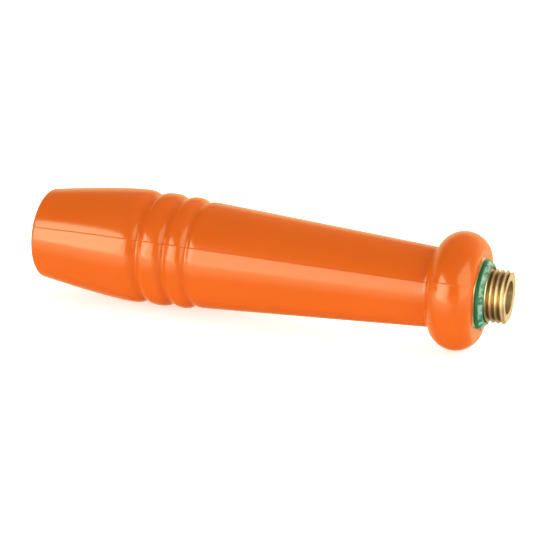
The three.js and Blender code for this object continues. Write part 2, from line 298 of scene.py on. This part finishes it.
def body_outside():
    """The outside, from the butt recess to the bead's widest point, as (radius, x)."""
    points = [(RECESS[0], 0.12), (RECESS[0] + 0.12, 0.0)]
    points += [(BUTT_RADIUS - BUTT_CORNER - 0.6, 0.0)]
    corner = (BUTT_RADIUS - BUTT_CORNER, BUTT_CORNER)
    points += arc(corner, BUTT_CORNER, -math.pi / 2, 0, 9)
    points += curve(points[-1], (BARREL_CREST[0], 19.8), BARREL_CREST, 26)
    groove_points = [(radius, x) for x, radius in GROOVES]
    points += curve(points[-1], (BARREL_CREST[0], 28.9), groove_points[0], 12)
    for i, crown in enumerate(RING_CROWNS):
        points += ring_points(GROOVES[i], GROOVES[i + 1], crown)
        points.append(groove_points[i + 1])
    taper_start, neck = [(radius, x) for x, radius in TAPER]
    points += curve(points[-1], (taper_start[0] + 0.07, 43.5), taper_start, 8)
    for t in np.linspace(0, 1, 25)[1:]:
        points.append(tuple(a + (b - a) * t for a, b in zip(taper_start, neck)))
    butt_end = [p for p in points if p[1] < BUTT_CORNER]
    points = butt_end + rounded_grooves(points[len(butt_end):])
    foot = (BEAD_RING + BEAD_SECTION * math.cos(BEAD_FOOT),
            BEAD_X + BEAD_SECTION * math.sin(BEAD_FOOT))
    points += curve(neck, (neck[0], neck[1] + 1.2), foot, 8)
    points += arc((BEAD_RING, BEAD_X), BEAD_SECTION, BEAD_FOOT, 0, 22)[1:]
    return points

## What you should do
Return every line in the listing that contains the word "from".

## The completed task
The three.js and Blender code for this object continues. Write part 2, from line 298 of scene.py on. This part finishes it.
    """The outside, from the butt recess to the bead's widest point, as (radius, x)."""